Ivan du Roy (Bastamag) : Incarner un contre-pouvoir

Si la censure politique n’a plus cours, la résistance au pouvoir des multinationales se fait au prix d’une grande précarité. Malgré cela, les médias libres font preuve de diversité et de richesse.

Ivan du Roy  • 8 novembre 2017 abonné·es
Ivan du Roy (Bastamag) : Incarner un contre-pouvoir
© photo : DR

À chaque période son modèle d’indépendance de la presse. Dans les années 1970, ce sont les premières « radios libres », et littéralement pirates car illégales, qui érodent peu à peu le monopole des ondes détenu par l’État et l’ORTF. Trente ans plus tôt, c’est face à une presse collaborationniste, autorisée par l’occupant et le régime de Vichy, qu’émergent les journaux de la Résistance, imprimés et diffusés clandestinement par des hommes et des femmes au péril de leur vie. Encore avant, lors du premier conflit mondial, c’est le « bourrage de crâne » – la propagande de guerre – qu’il s’agit de contrer, comme le fera Le Canard enchaîné, qui vient alors d’éclore.

En 2017, la censure politique directe n’a plus cours en France. À l’imprimerie, la radio et la télévision se sont ajoutés Internet et ses multiples plateformes. La presse et l’information semblent n’avoir jamais été aussi diverses et plurielles. Pourtant, un pouvoir s’exerce au quotidien sur l’information : un pouvoir économique incarné par les entreprises multinationales. Celui-ci prend plusieurs formes. D’abord, la concentration d’une grande partie de la presse entre quelques mains : 90 % des quotidiens nationaux vendus et 55 % des parts d’audience télé réalisées le sont par des médias qui appartiennent à dix milliardaires, eux-mêmes PDG de grands groupes, de Bernard Arnault (Le Parisien, Les Échos…) à Xavier Niel (Le Monde…) en passant par Serge Dassault (Le Figaro…).

Ce mélange des genres est la source de nombreux conflits d’intérêts : comment enquêter sur une multinationale, ses clients, ses actionnaires, ses pratiques sociales ou fiscales quand celle-ci possède votre média ? Comment, lorsque le chiffre d’affaires de votre propriétaire dépend en partie des bonnes relations avec les gouvernements en place ou, pire, avec des régimes totalitaires, continuer à bien faire son travail de journaliste ? Comment mettre en doute la communication de tel secteur économique quand celui-ci est l’un de vos principaux annonceurs et que l’équilibre financier du journal en dépend ?

Une poignée de multinationales et de milliardaires – parfois les mêmes – possèdent aussi en grande partie les canaux de diffusion, indispensables à l’accès à l’information, à sa circulation et à son « partage » à l’ère d’Internet : SFR, par exemple, inclut ses médias dans son offre télécoms ; Facebook et ses algorithmes sélectionnent ce que vous lirez sur votre page, en fonction des ressources publicitaires que cela générera, quand ceux de Google vous alertent, guidés par un unique souci de profit, sur l’actualité.

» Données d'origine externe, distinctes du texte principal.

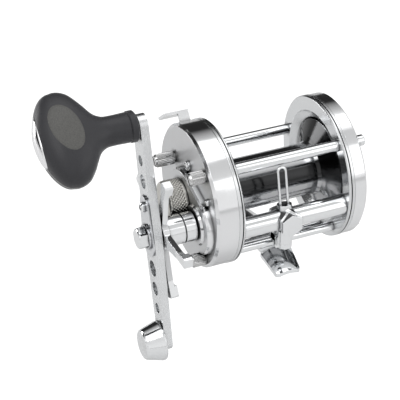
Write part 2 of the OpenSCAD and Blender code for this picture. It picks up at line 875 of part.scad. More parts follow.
// Two cupped spring washers, rim to rim
module drag_spring_washers() {
    x = gear_x[0] + 0.5 - 2;
    color(satin) handle_frame() {
        turned([[x - 0.02, 5.6], [x - 0.32, 5.6], [x - 0.72, 3.2], [x - 0.42, 3.2]]);
        turned([[x - 0.42 - 0.72, 5.6], [x - 0.42 - 0.42, 5.6], [x - 0.44 - 0.3, 3.2], [x - 0.44 - 0.6, 3.2]]);
    }
}

module drag_sleeve() {
    color(satin) handle_frame() pipe(nut_x[1] + 0.5, gear_x[0] - 2.7, sleeve_r, spindle_r + 0.02);
}

// Star drag: hub with a hexagonal pocket, and five flat arms
star_x = [arm_in + 0.6, arm_in + 2.8];
star_phase = 33;
hub_r = 6.1;
hub_groove = pad_face - 6.6;

module star_drag() {
    color(chrome) handle_frame() difference() {
        union() {
            for (i = [0:4]) rotate([star_phase + 72 * i, 0, 0]) star_arm();
            // Disc and hub with a turned groove
            turned([
                [star_x[0] - 0.2, 0], [star_x[0] - 0.2, 7], [star_x[1] + 0.2, 7], [star_x[1] + 0.2, hub_r],
                [hub_groove, hub_r], [hub_groove, hub_r - 0.6], [hub_groove + 0.6, hub_r - 0.6],
                [hub_groove + 0.6, hub_r], [boss_face - 0.6, hub_r], [boss_face - 0.6, 0]
            ]);
        }
        rod(-80, -20, spindle_r + running_gap);
        rod(nut_x[1] + 0.3, -20, sleeve_r + 0.06);
        hex(nut_x[0] - 0.6, nut_x[1] + 0.6, star_nut_w + 0.12);
    }
}
star_nut_w = 8;

// One flat arm that widens to a squared thumb end, thicker at the tip
module star_arm() {
    difference() {
        plate(star_x[0], star_x[1] + 1.2) polygon([
            [5, -2.7], [5, 2.7], [star_r - 7, 1.6], [star_r - 0.8, 2.2], [star_r, 1.7],
            [star_r, -1.7], [star_r - 0.8, -2.2], [star_r - 7, -1.6]
        ]);
        translate([star_x[1], 0, -5]) cube([5, star_r - 4.6, 10]);
    }
}

module star_nut() {
    color(brass) handle_frame() difference() {
        hex(nut_x[0], nut_x[1], star_nut_w);
        rod(-80, -20, spindle_r + 0.06);
    }
}

// Handle arm with rounded ends and three holes on each side of the shaft
arm_holes = [[14, 3.3], [22.8, 2.8], [31.4, 2.1]];

module along_arm() {
    handle_frame() rotate([arm_angle, 0, 0]) children();
}

module handle_arm() {
    color(chrome) along_arm() difference() {
        union() {
            for (s = [-1, 1]) hull() {
                rod(arm_out, arm_in, arm_mid_w / 2, $fn = 64);
                translate([0, s * knob_reach, 0]) rod(arm_out, arm_in, arm_end_w / 2, $fn = 64);
            }
        }
        intersection() {
            rod(arm_out - 1, arm_in + 1, spindle_r + 0.02);
            translate([arm_out - 2, -2.22, -4]) cube([10, 4.44, 8]);
        }
        for (s = [-1, 1]) for (h = arm_holes)
            translate([0, s * h[0], 0]) rod(arm_out - 1, arm_in + 1, h[1]);
        translate([0, 12.5, 0]) rod(arm_out - 1, arm_out + 2.6, 0.75);
        for (s = [-1, 1]) translate([0, s * knob_reach, 0]) rod(arm_out - 1, arm_in + 1, 1.6);
    }
}

retainer_t = 0.8;
nut_w = 8;

module handle_nut() {
    x0 = arm_out - 5.3;
    color(chrome) along_arm() difference() {
        intersection() {
            rotate([30, 0, 0]) hex(x0, arm_out - 0.02, nut_w);
            turned([
                [x0, 0], [x0, nut_w / 2 - 0.3], [x0 + 0.9, nut_w / 2 + 0.8],
                [arm_out, nut_w / 2 + 0.8], [arm_out, 0]
            ]);
        }
        rod(x0 + 1.4, arm_out + 1, 2.03);
    }
}

// Plate that keeps the nut from turning, held by one screw
module nut_retainer() {
    color(chrome) along_arm() difference() {
        union() {
            link(arm_out - retainer_t, arm_out, [-2.4, 0], [12.6, 0], 5.9, 4.4);
            rod(arm_out - retainer_t - 0.9, arm_out - 0.1, 5.1);
        }
        rotate([30, 0, 0]) hex(arm_out - 3, arm_out + 1, nut_w + 0.1);
        translate([0, 12.5, 0]) rod(arm_out - 3, arm_out + 1, 0.85);
    }
}

module retainer_screw() {
    x = arm_out - retainer_t;
    color(chrome) along_arm() translate([0, 12.5, 0]) difference() {
        union() {
            turned([[x, 0], [x, 2.0], [x - 1.0, 2.0], [x - 1.6, 1.3], [x - 1.8, 0]]);
            rod(x - 0.1, arm_out + 2.4, 0.73);
        }
        for (a = [0, 90]) rotate([a + 20, 0, 0]) translate([x - 2.2, -1.3, -0.25]) cube([1.1, 2.6, 0.5]);
    }
}

// Frustum weight opposite the knob, and its rivet
module counterweight() {
    color(chrome) along_arm() translate([0, -knob_reach, 0]) difference() {
        turned([
            [arm_out - 0.02, 0], [arm_out - 0.02, 7.9], [arm_out - 0.5, 8.15], [arm_out - 1.2, 8.15],
            [arm_out - 7.6, 6.3], [arm_out - 8.2, 5.7], [arm_out - 8.4, 5.2], [arm_out - 8.2, 0]
        ]);
        rod(arm_out - 4, arm_out + 1, 1.6);
    }
}

module counterweight_rivet() {
    color(chrome) along_arm() translate([0, -knob_reach, 0]) {
        rod(arm_out - 3.9, arm_in + 0.1, 1.58);
        turned([[arm_in, 0], [arm_in, 2.5], [arm_in + 0.5, 2.3], [arm_in + 0.9, 0]]);
    }
}

// Spindle riveted through the arm, carrying the knob
spindle_end = arm_out - 24;
module knob_spindle() {
    color(satin) along_arm() translate([0, knob_reach, 0]) {
        rod(spindle_end, arm_in + 0.1, 1.58);
        turned([[arm_in, 0], [arm_in, 2.5], [arm_in + 0.5, 2.3], [arm_in + 0.9, 0]]);
        rod(arm_out - 0.6, arm_out, 3.2);
    }
}

module knob_collar() {
    color(charcoal) along_arm() translate([0, knob_reach, 0]) difference() {
        turned([
            [arm_out - 0.7, 1.65], [arm_out - 0.7, 5.7], [arm_out - 1.2, 6.2], [arm_out - 3.2, 6.2],
            [arm_out - 3.7, 5.7], [arm_out - 3.7, 1.65]
        ]);
    }
}

// Grip: a sleeve that flares into a flattened cross-bar head
knob_tilt = 41;
head_x = arm_out - 28.2;
head_r = 9;
badge_x = head_x - 10.8;

module at_knob() {
    reel() at(drive_c) at(knob_reach * handle_angle_c) rotate([knob_tilt, 0, 0]) children();
}

module knob_grip() {
    color(charcoal) at_knob() difference() {
        union() {
            rod(arm_out - 24, arm_out - 3.7, 5.9);
            hull() {
                rod(arm_out - 21, arm_out - 19, 5, $fn = 24);
                for (s = [-1, 1]) {
                    translate([head_x + 1.5, s * (knob_head_l / 2 - head_r), 0]) sphere(head_r, $fn = 24);
                    translate([head_x - 2.5, s * (knob_head_l / 2 - head_r), 0]) sphere(head_r, $fn = 24);
                }
            }
        }
        rod(spindle_end - 0.2, arm_out + 1, 1.65);
        // Flat seat for the badge
        translate([badge_x - 5, -30, -30]) cube([5, 60, 60]);
    }
}

// Plain lens-shaped badge on the end of the knob
module knob_badge() {
    color(chrome) at_knob() link(badge_x - 0.9, badge_x, [-5.9, 0], [5.9, 0], 3.4, 3.4);
}

// ---------- clutch, pinion and cast control ----------

module clutch_yoke() {
    color(satin) reel() difference() {
        union() {
            link(yoke_out, yoke_in, [yoke_post_y, -yoke_post_z], [yoke_post_y, yoke_post_z], 1.9, 1.9);
            rod(yoke_out, yoke_in, 4.4);
            link(yoke_out, yoke_in, [0, 0], polar(10.6, lever_angle), 2.0, 1.6);
        }
        rod(-40, -20, pinion_neck_r + 0.05);
        for (s = [-1, 1]) at([yoke_post_y, s * yoke_post_z]) rod(-40, -20, 0.86);
    }
}
pinion_neck_r = 2.3;

module pinion() {
    pinion_in = bridge_in - 0.15;
    color(brass) reel() difference() {
        union() {
            plate(bridge_out - 5.9, bridge_out - 2)
                rotate(drive_angle + 180 / pinion_teeth) gear_outline(pinion_teeth, gear_m, 0.05);
            rod(bridge_out - 2, yoke_out - 0.05, 2.9);
            rod(yoke_out - 0.1, yoke_in + 0.1, pinion_neck_r);
            rod(yoke_in + 0.05, pinion_in, 2.9);
        }
        rod(-60, 0, shaft_r + 0.05);
        translate([drive_pin_x - 0.6, -0.52, -4]) cube([4, 1.04, 8]);
    }
}

// Clutch lever: a fin through the cover's rim, a thumb pad, and a wedge for the yoke
lever_x = [bridge_out - 3.1, -ring_out - 0.2];
stem_r = 28.9;
lever_t = 1.4;
lever_travel = 3.5;
yoke_lift = 1.4;
lever_foot_r = 12.4;
thumb_r = 34.6;

module clutch_lever() {
    color(chrome) reel() rotate([lever_angle, 0, 0]) {
        // Local Y is outward, local Z runs along the rim
        translate([0, 0, -lever_t / 2]) linear_extrude(lever_t) polygon([
            [bridge_out - 0.1, lever_foot_r], [bridge_out - 0.65, lever_foot_r],
            [bridge_out - 0.65 - yoke_lift, lever_foot_r + lever_travel],
            [lever_x[0], lever_foot_r + lever_travel + 4], [lever_x[0], thumb_r - 0.1],
            [lever_x[1], thumb_r - 0.1], [lever_x[1], stem_r], [bridge_out - 0.1, stem_r]
        ]);
        // Thumb pad, rounded at its far corner
        translate([lever_x[0] - 6, thumb_r - 1.1, -7.4]) cube([lever_x[1] - lever_x[0] + 6, 1.2, 8.1]);
    }
}

cap_r = 8.5;
module cast_control_cap() {
    color(chrome) reel() difference() {
        union() {
            knurled(cap_face + 1.5, pad_face - 1, cap_r, 0.22, 64);
            turned([
                [cap_face, 0], [cap_face, cap_r - 1.4], [cap_face + 1.2, cap_r - 0.4],
                [pad_face - 0.6, cap_r - 0.4], [pad_face - 0.1, cap_r - 0.8], [pad_face - 0.1, 0]
            ]);
        }
        rod(pad_face - 5.6, 0, cap_neck_r + running_gap);
    }
}

module cap_friction_disc() {
    color(fibre) reel() rod(pad_face - 5.58, pad_face - 5.05, 4.5);
}

// ---------- drawing ----------

gear_side_ring();
palm_side_ring();
frame_pillars();
level_wind_guide_bar();
foot();
foot_screws();
worm_shield();
worm_bushes();
bridge_plate();
gear_side_cover();
cover_screws();
thumb_screws();
drive_shaft_bush();
spool_bearings();
palm_cover();
palm_screws();
brake_drum();
clutch_springs();
dog_spring();
drive_shaft();
main_gear();
drag_metal_washers();
drag_fibre_washers();
drag_spring_washers();
drag_sleeve();
ratchet_wheel();
level_wind_drive_gear();
handle_arm();
handle_nut();
nut_retainer();
retainer_screw();
knob_spindle();
counterweight();
counterweight_rivet();
star_drag();
star_nut();
knob_grip();
knob_collar();
knob_badge();
spool();
spool_shaft();
spool_drive_pin();
click_wheel();
brake_holder();
brake_block_a();
brake_block_b();
clutch_yoke();
pinion();
clutch_lever();
cast_control_cap();
cap_friction_disc();
worm_shaft();
worm_cog();
guide_carriage();
line_guide_wire();
pawl_cap();
level_wind_pawl();
anti_reverse_dog();
click_button();
click_tongue();
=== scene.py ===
import json
import math

import bmesh
import bpy
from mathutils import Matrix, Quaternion, Vector


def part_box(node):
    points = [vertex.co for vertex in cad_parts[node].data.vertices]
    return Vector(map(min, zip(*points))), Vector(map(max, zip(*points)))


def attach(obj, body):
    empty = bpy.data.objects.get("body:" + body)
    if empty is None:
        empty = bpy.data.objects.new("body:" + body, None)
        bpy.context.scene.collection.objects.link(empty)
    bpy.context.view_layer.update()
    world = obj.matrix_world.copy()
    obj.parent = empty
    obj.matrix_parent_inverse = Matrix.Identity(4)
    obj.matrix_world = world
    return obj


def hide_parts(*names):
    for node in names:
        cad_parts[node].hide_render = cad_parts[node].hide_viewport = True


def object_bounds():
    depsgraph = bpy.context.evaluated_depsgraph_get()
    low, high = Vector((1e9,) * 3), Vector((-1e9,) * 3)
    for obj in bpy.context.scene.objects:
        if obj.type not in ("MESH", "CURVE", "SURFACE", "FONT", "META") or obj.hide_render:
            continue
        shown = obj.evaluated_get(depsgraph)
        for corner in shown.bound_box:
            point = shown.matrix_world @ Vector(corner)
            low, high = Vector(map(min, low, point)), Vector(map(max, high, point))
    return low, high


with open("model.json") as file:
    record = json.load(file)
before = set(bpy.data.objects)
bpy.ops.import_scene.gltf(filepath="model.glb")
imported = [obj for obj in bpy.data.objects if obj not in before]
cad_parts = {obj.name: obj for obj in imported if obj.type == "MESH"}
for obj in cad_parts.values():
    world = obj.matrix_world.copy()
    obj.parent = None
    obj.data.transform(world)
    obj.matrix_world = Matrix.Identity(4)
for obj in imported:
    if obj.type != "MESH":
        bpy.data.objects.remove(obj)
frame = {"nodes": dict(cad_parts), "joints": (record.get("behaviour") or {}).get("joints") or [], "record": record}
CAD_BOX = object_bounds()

MM = 0.001
TAU = 2 * math.pi
JOINTS = {j["name"]: j for j in frame["joints"]}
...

Une presse indépendante, si elle aspire à incarner un contre-pouvoir, doit répondre à ces enjeux. Plusieurs médias – jeunes ou moins jeunes – le font déjà, en partie grâce au numérique. Ils ont relevé le défi de l’indépendance de leur capital, à l’exemple de Politis, détenu par ses lecteurs et ses lectrices, de Mediapart, par ses fondateurs, d’Alternatives économiques, constitué en coopérative, ou de Bastamag, en association.

Tous tentent de répondre au défi de l’indépendance des ressources en misant d’abord sur leur lectorat, invité à acheter, à s’abonner ou à soutenir, dans le cas d’une information en accès libre. Cela, souvent, au prix d’une précarité plus ou moins longue, loin du confortable ronronnement de la presse mainstream, qui s’installe… entre deux plans sociaux.

Cette presse indépendante continue de se diversifier, comme le montre la richesse des articles recensés sur le « portail des médias libres » édité par Bastamag (portail.bastamag.net). Cette richesse est une chance dans le contexte actuel ! Aux lecteurs et lectrices de répondre présent, s’ils souhaitent encore lire une presse indépendante. À nous, journalistes, de conforter en retour leur engagement : en poursuivant notre travail pour une information utile à l’intérêt général, avec un maximum de rigueur et d’honnêteté. Car cela aussi est un défi quotidien.